I tried to run Kafka in Raft mode (zookeeper-less) in Kubernetes and everything worked fine with this configuration:
I am curious about how to change the provided configuration to run with a replication factor of 3 for instance?

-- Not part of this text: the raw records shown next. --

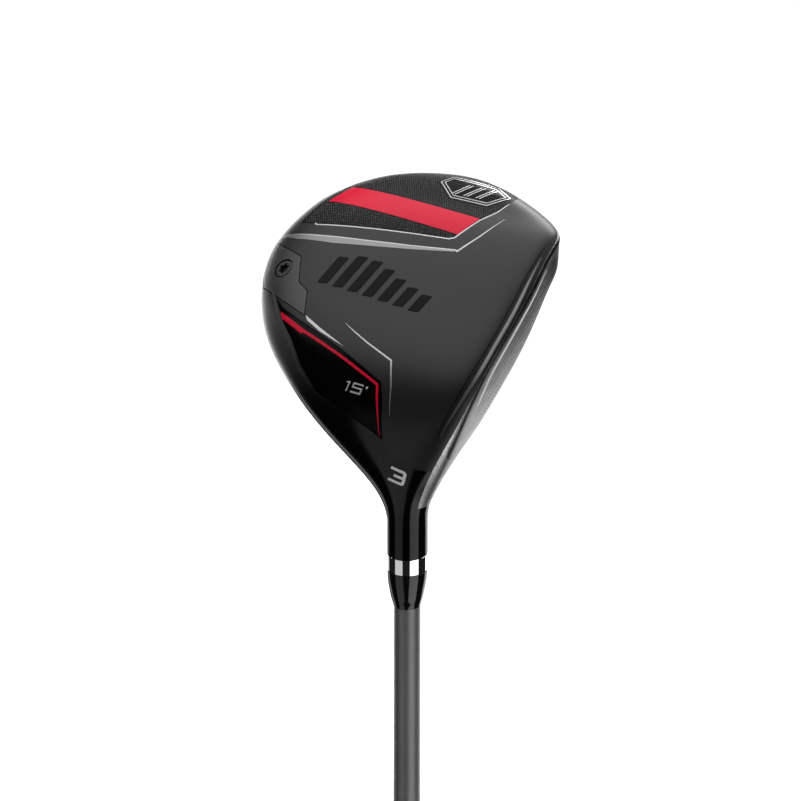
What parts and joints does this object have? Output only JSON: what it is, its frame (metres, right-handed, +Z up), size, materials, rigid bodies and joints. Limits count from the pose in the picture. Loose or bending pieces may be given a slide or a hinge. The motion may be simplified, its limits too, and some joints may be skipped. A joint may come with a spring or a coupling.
{
  "type": "fairway wood",
  "caption": "Right-handed fairway wood with a hollow lofted head, black and red sole badges, a screwed rear weight, a ferrule, and a tapered shaft with a rubber grip.",
  "frame": {"origin": "centre of the flat butt end of the grip", "axes": "+Z up the shaft's axis from the butt to the head, +X the way the face looks at address, +Y from the sole side of the shaft to its crown side"},
  "size_m": [0.0935, 0.0946, 1.1279],
  "materials": {
    "satin_grey": "satin dark grey over cast steel",
    "face_steel": "fine blasted steel",
    "gloss_black": "gloss black lacquer",
    "red_gloss": "gloss red",
    "textured_black": "black with a fine dot texture",
    "silver": "bright satin metal",
    "tungsten": "dark sintered metal",
    "bright_chrome": "mirror polish",
    "shaft_grey": "satin grey paint",
    "foam": "cork coloured foam",
    "rubber": "matt black",
    "tape": "masking tape"
  },
  "bodies": {
    "club": {"head_body": "satin_grey", "face_plate": "face_steel", "crown_shell": "gloss_black", "toe_panel": "textured_black", "toe_stripe": "red_gloss", "toe_emblem": "silver", "heel_panel": "gloss_black", "heel_trim": "red_gloss", "thread_insert": "silver", "ferrule": "gloss_black", "ferrule_ring": "bright_chrome", "shaft": "shaft_grey", "tip_plug": "foam", "grip_tape": "tape", "grip": "rubber", "grip_cap": "rubber"},
    "rear_weight": {"weight_plate": "satin_grey", "weight_slug": "tungsten"},
    "screw": {"weight_screw": "tungsten", "screw_retainer": "silver"}
  },
  "joints": [
    {"name": "weight_lift", "type": "slide", "parent": "club", "child": "rear_weight", "axis": [-0.3129, -0.5628, 0.7651], "range_m": [0, 0.0046]},
    {"name": "screw_turn", "type": "hinge", "parent": "rear_weight", "child": "screw", "pos_m": [-0.05899, 0.03012, 1.10496], "axis": [-0.3129, -0.5628, 0.7651], "range_deg": [0, 2071]}
  ],
  "couplings": [
    {"joint": "screw_turn", "follows": "weight_lift", "rad_per_m": 7854}
  ]
}
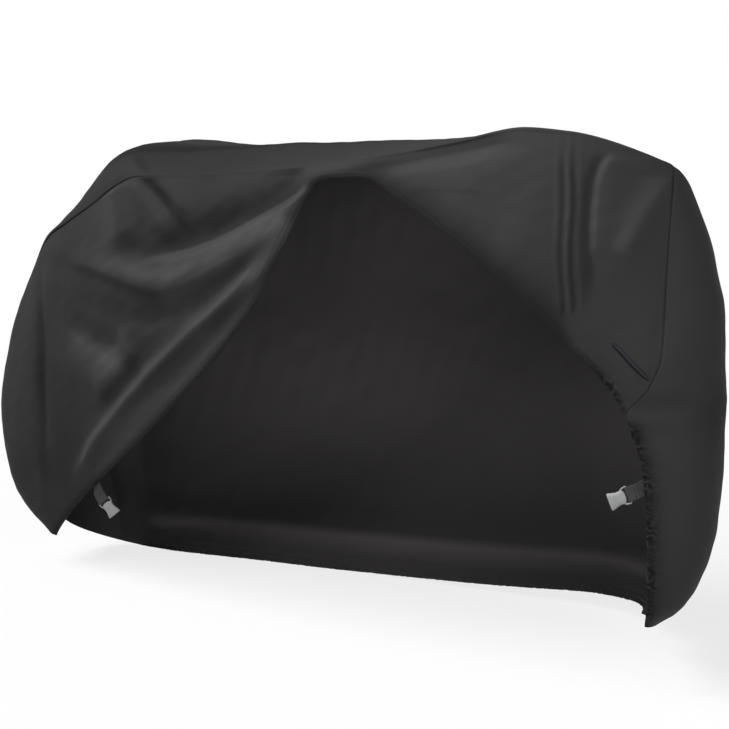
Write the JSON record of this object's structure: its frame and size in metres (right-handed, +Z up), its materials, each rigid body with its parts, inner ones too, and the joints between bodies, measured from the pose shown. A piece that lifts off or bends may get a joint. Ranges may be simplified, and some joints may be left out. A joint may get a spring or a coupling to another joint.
{
  "type": "bicycle cover",
  "caption": "Fitted cover of coated cloth for bicycles, with an elastic hem lifted to a peak on one long side, strap buckles and a bound lock slit.",
  "frame": {"origin": "centre of the overall box at its bottom, on the ground the cover hangs down to", "axes": "+X from the rear of the cover to its front, along its length; +Y from the near side, whose hem is lifted, to the far side; +Z up"},
  "size_m": [2.046, 0.8144, 1.1059],
  "materials": {
    "cover_cloth": "charcoal woven polyester with a water-proof coating, matt with a soft sheen",
    "slit_binding": "folded binding of the same cloth, a little lighter",
    "webbing": "dark woven webbing, matt",
    "buckle_plastic": "light grey moulded plastic, satin"
  },
  "bodies": {
    "root": {"near_side_panel": "cover_cloth", "far_side_panel": "cover_cloth", "gusset": "cover_cloth", "slit_welt": "slit_binding", "rear_strap": "webbing", "rear_buckle": "buckle_plastic", "front_strap": "webbing", "front_buckle": "buckle_plastic"}
  },
  "joints": []
}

The fruitful topic was on the github but no one provided Kafka Kraft mode with replication set up.
Statefulset
apiVersion: apps/v1
kind: StatefulSet
metadata:
name: kafka-statefulset
namespace: kafka
labels:
app: kafka-cluster
spec:
serviceName: kafka-svc
replicas: 1
selector:
matchLabels:
app: kafka-cluster
template:
metadata:
labels:
app: kafka-cluster
spec:
containers:
- name: kafka-container
image: 'bitnami/kafka:latest'
ports:
- containerPort: 9092
- containerPort: 9093
env:
- name: KAFKA_BROKER_ID
value: "1"
- name: KAFKA_CFG_NODE_ID
value: "1"
- name: KAFKA_ENABLE_KRAFT
value: "yes"
- name: KAFKA_CFG_PROCESS_ROLES
value: "broker,controller"
- name: KAFKA_CFG_CONTROLLER_LISTENER_NAMES
value: "CONTROLLER"
- name: KAFKA_CFG_LISTENERS
value: "CLIENT://:9092,CONTROLLER://:9093,EXTERNAL://0.0.0.0:9094"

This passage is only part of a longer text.